То ли это по-зимнему низкое, но по-весеннему летящее солнце дает всему золотистую легкость? То ли именно оттого, что оно, хоть и яркое, но низкое, — не белизна в его лучах, а нежнейшая, первая вечерняя золотистость, что ложится на все окружающее?
И эта нежная, первовечерняя золотистость в свете летящего дня, под безоблачным летящим небом, под сиянием снегов дает соснам нежность, свет и легкость?
То ли это сами сосны оттаяли и просохли, омолодились… меняя кожу, сбрасывая зяблинку?..
Сугробы не те. Чуть заслюдяневшие сверху, с оспинками и рябинкой, с первой весенней опалью.
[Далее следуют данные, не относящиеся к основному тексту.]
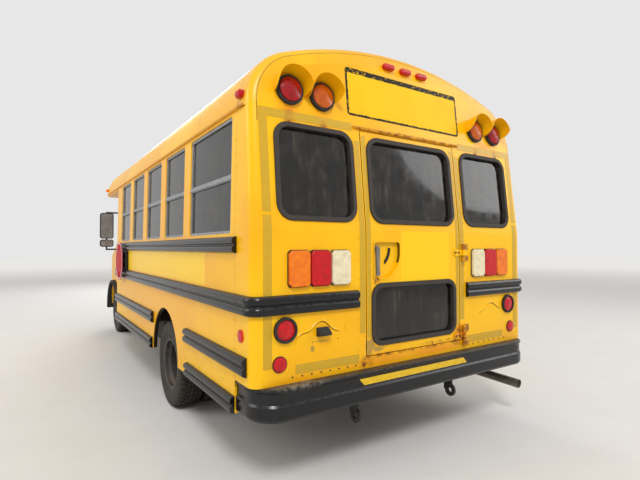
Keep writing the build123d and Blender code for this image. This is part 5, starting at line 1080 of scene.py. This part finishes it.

День светлых и золотых сосен.
Если березы царят в октябре, то сейчас подлинное и светлое царство сосен.
Вызолоченные нежнейшим золотом, высветленные с юности, одетые в зелень хвои, царят они над снегами.
Стройная, светлая, легкая, вся вызолоченная, стояла сосна над домом, и, казалось, не может не быть под нею счастья.
Два дня снегопад, а сегодня морозец и лазурь.
На синеве серебром сияет богатая кухта, куржевина. Снежная опока тяжело свисает и вдруг падает, рассыпаясь на лету, задевая нижние ветви.
Впервые в снегу то лапчатые, как кленовые листья, подушки на ветвях, то снежные валики. Они оползают, свисают зубчатыми гирляндами. Липкий со вчерашней оттепели снег держит эти гирлянды на весу. Но с утра под солнцем морозец, и валик, обвалившись, падает, рассыпаясь на лету, падая, задевает за ветки, и с каждой ветки летит, сверкая на солнце, серебряная тончайшая пыль. Подержавшись мгновение в воздухе, серебряная дымка ложится на снежные сугробы.
Весь лес в серебре, в белизне, в бесшумной серебряной осыпи, такой удивительной под солнцем и синевой. Ветки живут своей особой жизнью — то одна, то другая ветка дрогнет, пылит, обдает снежной россыпью.
Тяжелый сон! Чужой конь, предательская веревочка. Сама себе наделала тревогу! В последний раз…
Так или иначе, в последний раз. Сама или судьба[4].
Белело.
В туман и снег вдруг у меня в комнате появилась красавица бабочка. Большая, красно-коричневая, с желто-лиловыми, как анютины глазки, глазками на крыльях.